**GOAL**
Beginning with the first line of the data below, reproduce every line unchanged, ending with the line that holds "edgeRound = 0.0003".
========================================
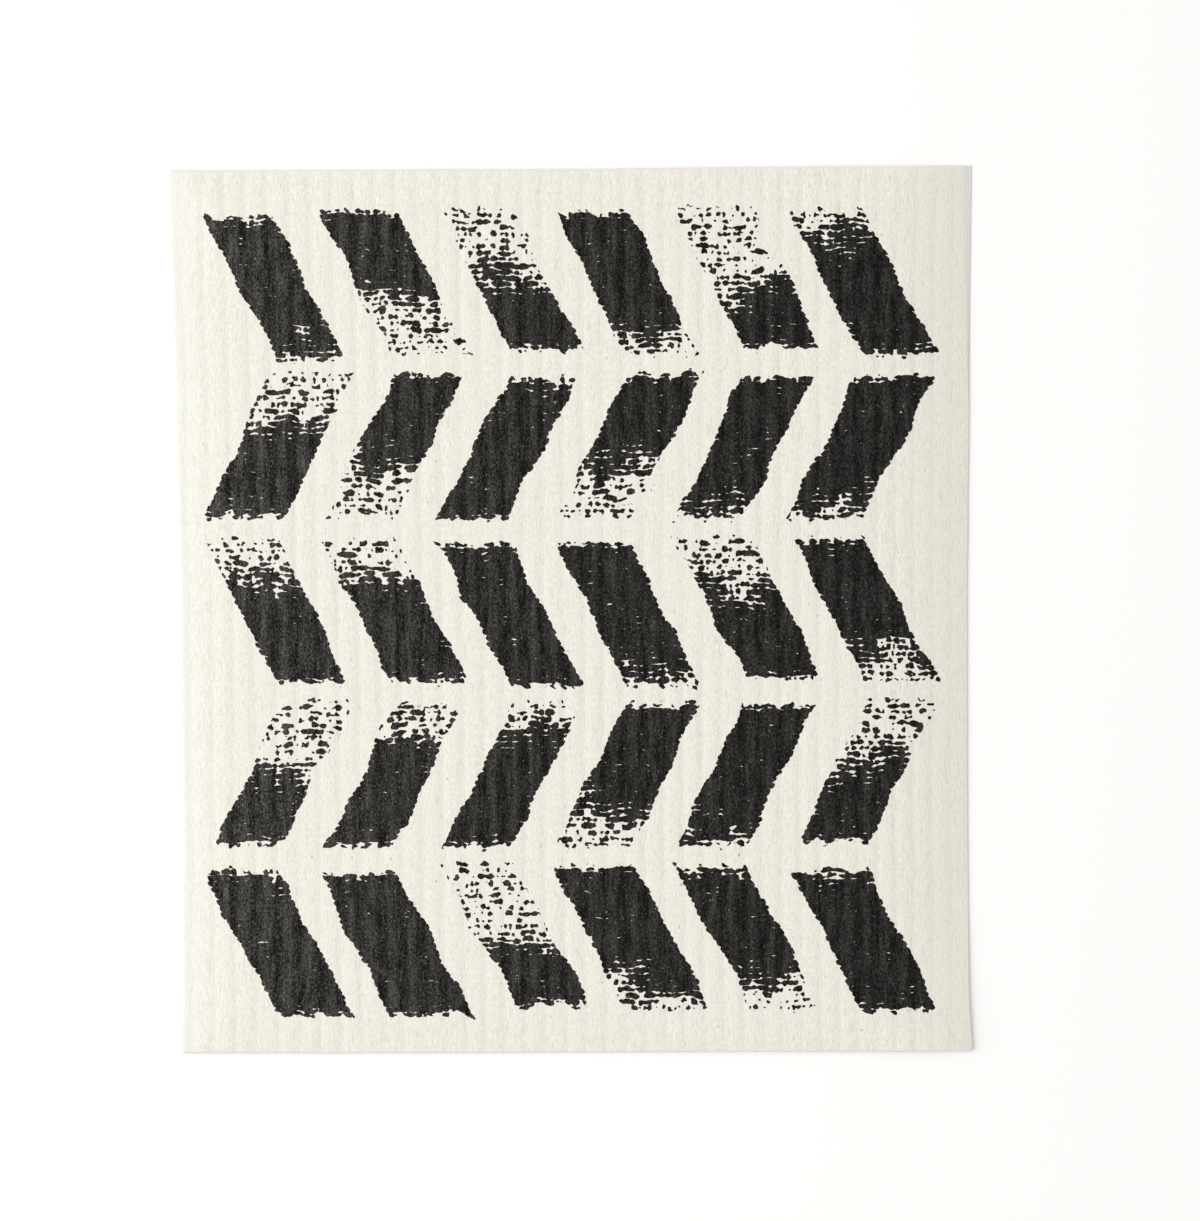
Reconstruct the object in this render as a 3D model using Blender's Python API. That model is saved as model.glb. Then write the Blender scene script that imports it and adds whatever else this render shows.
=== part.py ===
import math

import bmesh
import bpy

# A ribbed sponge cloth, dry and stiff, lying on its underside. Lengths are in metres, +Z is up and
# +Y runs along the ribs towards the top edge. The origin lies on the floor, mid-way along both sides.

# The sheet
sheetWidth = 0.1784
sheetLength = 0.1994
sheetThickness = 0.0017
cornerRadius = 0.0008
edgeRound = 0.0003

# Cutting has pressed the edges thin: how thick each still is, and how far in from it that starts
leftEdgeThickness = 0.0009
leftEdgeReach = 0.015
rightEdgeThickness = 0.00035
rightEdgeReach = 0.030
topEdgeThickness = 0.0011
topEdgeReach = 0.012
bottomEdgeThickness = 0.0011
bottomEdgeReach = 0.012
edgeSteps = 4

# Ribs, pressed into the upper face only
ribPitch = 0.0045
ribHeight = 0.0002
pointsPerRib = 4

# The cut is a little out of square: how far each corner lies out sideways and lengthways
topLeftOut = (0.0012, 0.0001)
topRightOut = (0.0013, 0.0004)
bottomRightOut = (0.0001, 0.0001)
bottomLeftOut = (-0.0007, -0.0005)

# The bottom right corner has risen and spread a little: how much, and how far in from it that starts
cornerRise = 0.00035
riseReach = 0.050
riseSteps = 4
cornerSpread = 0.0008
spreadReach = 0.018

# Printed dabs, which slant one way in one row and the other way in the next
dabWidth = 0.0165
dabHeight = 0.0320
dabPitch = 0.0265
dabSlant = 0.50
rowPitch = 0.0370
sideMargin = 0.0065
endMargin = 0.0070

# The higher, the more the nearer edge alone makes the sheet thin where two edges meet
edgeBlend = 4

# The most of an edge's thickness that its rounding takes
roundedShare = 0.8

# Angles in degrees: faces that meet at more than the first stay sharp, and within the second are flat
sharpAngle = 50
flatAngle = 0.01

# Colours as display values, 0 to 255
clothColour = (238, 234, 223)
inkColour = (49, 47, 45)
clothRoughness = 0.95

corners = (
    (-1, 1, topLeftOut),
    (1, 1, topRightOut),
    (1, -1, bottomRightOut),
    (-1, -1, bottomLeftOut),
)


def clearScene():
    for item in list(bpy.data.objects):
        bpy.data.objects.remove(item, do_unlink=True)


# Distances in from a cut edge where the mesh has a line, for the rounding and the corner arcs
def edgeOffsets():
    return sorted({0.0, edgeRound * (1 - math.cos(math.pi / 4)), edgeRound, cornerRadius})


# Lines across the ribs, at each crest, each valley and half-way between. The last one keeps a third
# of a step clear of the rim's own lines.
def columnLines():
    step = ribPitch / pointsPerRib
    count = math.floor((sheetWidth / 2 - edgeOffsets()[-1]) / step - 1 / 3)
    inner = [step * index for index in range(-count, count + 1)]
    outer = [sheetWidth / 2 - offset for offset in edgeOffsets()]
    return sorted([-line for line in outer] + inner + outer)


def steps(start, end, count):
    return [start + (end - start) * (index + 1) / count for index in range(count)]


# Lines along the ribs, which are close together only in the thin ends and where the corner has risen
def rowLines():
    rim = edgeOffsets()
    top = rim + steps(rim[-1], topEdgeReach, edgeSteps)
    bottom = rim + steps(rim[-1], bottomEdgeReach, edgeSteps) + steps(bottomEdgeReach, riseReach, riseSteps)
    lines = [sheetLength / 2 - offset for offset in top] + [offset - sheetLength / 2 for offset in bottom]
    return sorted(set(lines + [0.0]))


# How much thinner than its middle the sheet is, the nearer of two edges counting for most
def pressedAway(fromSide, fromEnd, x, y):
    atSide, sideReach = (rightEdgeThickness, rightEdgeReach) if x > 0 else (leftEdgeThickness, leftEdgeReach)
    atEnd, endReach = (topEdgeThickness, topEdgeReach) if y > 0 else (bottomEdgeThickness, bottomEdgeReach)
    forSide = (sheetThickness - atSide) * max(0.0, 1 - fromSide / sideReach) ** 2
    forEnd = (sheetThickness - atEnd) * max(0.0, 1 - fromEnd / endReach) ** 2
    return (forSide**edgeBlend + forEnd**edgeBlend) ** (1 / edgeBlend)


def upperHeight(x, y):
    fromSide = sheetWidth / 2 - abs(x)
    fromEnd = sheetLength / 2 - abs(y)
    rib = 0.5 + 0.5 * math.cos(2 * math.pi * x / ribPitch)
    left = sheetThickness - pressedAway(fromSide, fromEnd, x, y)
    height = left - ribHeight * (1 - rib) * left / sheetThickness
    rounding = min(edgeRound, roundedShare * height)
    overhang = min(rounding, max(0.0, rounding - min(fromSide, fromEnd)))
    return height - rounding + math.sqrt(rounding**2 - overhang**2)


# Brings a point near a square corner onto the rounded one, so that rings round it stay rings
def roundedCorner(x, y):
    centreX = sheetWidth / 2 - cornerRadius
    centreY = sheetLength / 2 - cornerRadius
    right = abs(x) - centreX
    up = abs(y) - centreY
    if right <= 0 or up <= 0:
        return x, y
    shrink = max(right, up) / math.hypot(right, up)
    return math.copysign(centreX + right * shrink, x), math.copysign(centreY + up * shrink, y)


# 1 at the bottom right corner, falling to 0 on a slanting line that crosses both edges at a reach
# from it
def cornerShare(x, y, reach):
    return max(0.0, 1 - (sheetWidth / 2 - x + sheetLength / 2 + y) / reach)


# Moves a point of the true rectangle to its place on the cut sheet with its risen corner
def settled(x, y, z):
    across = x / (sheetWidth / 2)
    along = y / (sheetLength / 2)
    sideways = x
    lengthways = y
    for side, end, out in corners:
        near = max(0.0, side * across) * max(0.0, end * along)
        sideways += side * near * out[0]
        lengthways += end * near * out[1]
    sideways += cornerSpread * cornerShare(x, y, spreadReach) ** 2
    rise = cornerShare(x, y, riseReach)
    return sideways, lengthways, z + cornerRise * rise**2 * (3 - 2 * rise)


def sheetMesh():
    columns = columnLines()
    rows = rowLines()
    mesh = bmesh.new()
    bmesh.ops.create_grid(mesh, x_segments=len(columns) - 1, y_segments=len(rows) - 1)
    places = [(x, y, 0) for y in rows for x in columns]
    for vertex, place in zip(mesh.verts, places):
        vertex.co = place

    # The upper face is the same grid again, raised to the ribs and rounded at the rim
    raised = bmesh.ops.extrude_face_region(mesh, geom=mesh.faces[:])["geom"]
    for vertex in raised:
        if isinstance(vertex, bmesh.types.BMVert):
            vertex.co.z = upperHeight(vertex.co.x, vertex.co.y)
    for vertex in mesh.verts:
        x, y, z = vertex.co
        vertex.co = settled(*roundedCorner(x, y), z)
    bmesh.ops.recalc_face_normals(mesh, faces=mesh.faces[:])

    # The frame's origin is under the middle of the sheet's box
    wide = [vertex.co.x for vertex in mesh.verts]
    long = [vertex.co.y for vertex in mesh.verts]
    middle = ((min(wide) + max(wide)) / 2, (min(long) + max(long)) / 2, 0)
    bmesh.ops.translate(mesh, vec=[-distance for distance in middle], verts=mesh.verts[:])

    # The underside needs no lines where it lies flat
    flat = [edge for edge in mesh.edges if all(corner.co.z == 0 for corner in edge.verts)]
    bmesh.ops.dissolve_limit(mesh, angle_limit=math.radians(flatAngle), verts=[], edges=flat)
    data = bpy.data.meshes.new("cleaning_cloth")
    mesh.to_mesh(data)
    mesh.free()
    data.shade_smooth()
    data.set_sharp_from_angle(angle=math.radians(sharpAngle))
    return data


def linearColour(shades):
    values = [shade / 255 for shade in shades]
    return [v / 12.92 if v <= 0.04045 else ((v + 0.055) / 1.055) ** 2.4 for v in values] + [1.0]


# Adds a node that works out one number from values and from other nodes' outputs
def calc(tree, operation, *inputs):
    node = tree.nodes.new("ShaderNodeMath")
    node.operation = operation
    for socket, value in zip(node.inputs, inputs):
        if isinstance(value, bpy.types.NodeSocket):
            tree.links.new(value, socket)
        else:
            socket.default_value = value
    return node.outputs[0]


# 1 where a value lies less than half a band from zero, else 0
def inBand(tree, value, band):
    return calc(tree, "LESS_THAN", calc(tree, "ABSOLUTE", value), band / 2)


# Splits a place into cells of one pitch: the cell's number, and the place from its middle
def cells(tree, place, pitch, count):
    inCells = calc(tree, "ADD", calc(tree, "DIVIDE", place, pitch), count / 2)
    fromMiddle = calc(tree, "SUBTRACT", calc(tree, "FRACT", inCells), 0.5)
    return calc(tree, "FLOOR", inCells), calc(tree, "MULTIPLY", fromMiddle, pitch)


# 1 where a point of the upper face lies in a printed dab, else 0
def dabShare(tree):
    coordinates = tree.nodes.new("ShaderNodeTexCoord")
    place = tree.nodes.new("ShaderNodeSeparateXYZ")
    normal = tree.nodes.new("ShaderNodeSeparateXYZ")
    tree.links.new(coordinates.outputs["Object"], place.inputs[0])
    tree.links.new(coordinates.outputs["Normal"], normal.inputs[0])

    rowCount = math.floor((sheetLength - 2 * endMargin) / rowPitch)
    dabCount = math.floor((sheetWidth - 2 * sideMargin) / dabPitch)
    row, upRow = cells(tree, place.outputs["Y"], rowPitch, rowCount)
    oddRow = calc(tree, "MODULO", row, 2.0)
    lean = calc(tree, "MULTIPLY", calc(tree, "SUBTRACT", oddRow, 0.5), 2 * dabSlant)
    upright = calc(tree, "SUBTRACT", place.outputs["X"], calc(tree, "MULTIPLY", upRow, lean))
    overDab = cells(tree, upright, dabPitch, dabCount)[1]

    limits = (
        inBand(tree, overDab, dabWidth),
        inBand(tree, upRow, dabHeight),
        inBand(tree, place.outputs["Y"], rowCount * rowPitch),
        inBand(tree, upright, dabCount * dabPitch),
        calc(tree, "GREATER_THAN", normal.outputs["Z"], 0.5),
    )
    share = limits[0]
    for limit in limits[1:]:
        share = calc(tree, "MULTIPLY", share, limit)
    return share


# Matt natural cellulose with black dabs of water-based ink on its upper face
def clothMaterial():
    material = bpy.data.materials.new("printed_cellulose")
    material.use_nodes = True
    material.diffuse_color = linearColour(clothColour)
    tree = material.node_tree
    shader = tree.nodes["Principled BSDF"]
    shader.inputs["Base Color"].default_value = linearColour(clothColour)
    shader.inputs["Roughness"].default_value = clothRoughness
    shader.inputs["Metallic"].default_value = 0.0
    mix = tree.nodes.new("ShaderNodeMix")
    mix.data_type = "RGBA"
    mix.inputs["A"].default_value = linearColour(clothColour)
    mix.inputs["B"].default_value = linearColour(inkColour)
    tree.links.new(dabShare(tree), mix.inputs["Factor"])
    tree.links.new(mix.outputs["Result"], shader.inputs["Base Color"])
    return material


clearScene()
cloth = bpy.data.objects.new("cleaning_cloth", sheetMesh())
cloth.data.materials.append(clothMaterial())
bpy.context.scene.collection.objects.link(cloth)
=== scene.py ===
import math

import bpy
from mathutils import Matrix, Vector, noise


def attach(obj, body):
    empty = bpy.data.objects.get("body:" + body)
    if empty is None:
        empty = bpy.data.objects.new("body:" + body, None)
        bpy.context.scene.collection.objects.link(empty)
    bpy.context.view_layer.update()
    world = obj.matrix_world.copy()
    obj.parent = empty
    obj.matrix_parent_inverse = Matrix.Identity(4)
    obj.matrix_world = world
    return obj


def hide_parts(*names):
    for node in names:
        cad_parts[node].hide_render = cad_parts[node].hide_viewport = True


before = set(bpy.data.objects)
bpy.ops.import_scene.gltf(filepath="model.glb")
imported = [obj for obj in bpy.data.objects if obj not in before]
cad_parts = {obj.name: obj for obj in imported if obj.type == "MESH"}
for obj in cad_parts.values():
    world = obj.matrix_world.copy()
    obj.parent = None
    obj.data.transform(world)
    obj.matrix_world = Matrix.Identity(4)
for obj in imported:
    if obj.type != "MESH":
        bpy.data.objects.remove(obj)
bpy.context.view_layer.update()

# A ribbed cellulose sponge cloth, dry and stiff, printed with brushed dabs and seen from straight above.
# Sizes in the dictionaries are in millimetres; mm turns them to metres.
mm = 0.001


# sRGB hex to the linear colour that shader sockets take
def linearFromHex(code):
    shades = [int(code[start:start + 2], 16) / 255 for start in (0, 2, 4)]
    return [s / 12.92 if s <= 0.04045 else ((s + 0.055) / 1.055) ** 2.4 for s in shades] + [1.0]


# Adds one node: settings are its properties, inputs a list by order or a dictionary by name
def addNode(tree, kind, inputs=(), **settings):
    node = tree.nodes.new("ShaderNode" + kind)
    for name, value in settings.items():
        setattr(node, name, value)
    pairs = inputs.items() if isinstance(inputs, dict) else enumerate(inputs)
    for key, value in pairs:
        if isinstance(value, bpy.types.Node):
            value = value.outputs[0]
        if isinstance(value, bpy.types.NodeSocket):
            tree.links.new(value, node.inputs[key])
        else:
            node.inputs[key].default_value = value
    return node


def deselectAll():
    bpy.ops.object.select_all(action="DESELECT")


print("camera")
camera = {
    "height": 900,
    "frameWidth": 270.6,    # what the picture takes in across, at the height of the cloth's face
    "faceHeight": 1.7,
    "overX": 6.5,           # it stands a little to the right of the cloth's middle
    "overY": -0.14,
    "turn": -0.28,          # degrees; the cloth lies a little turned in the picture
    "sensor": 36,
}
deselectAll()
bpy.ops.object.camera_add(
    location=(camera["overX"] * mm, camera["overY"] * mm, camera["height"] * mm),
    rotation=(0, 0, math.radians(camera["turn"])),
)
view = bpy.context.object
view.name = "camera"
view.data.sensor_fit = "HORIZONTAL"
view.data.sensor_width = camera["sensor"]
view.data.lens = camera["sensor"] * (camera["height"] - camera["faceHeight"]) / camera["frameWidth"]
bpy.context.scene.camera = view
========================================
**SOLUTION TO THE EXERCISE**
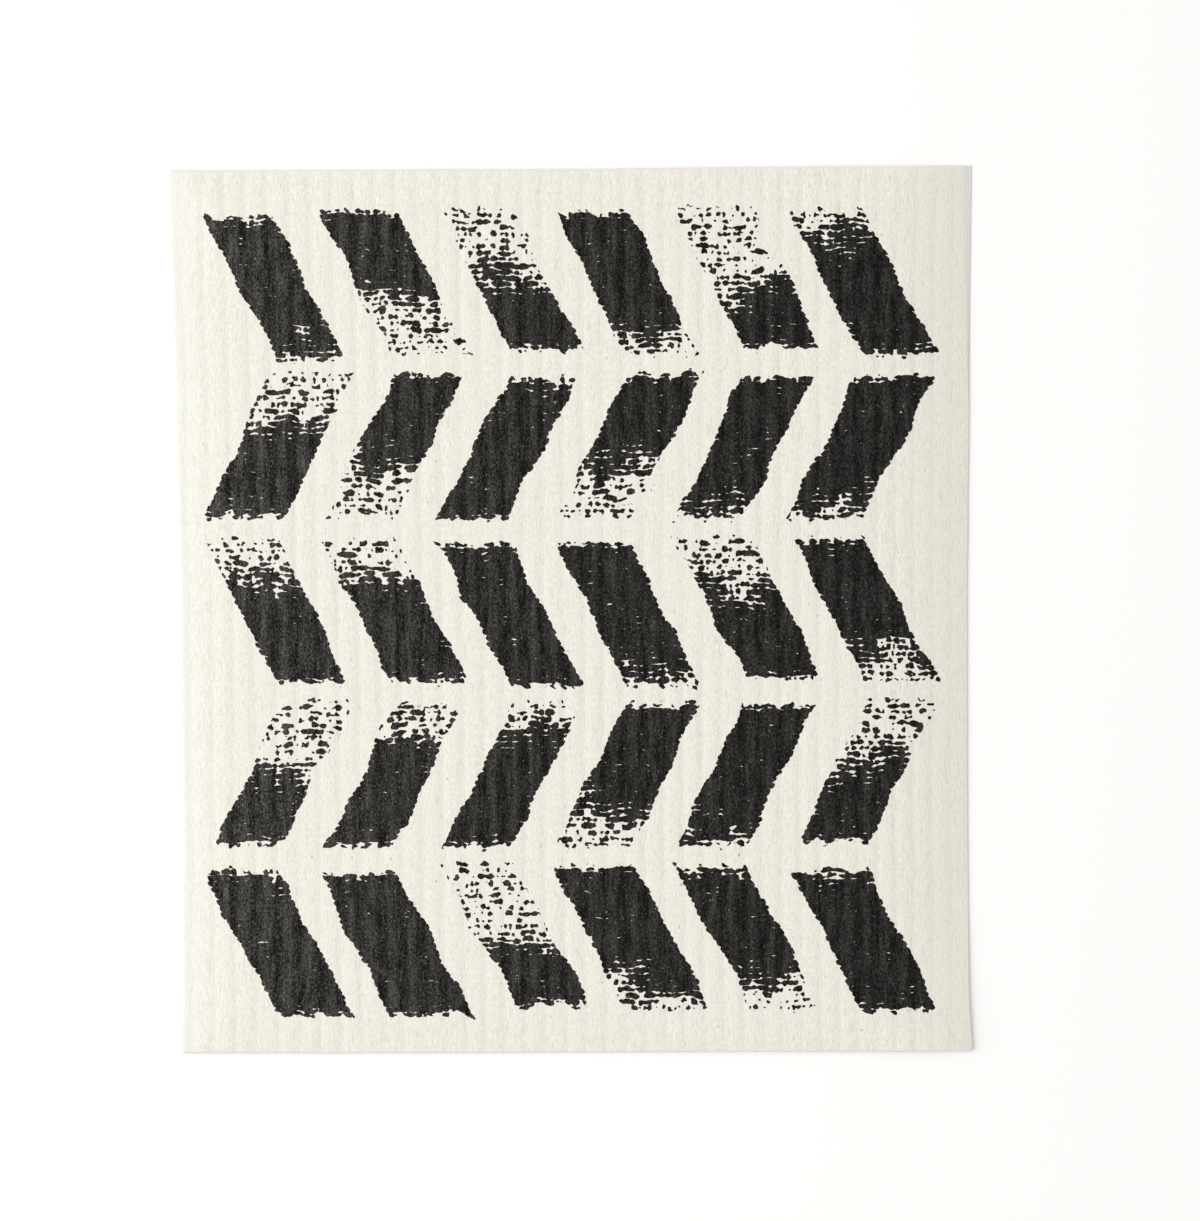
Reconstruct the object in this render as a 3D model using Blender's Python API. That model is saved as model.glb. Then write the Blender scene script that imports it and adds whatever else this render shows.
=== part.py ===
import math

import bmesh
import bpy

# A ribbed sponge cloth, dry and stiff, lying on its underside. Lengths are in metres, +Z is up and
# +Y runs along the ribs towards the top edge. The origin lies on the floor, mid-way along both sides.

# The sheet
sheetWidth = 0.1784
sheetLength = 0.1994
sheetThickness = 0.0017
cornerRadius = 0.0008
edgeRound = 0.0003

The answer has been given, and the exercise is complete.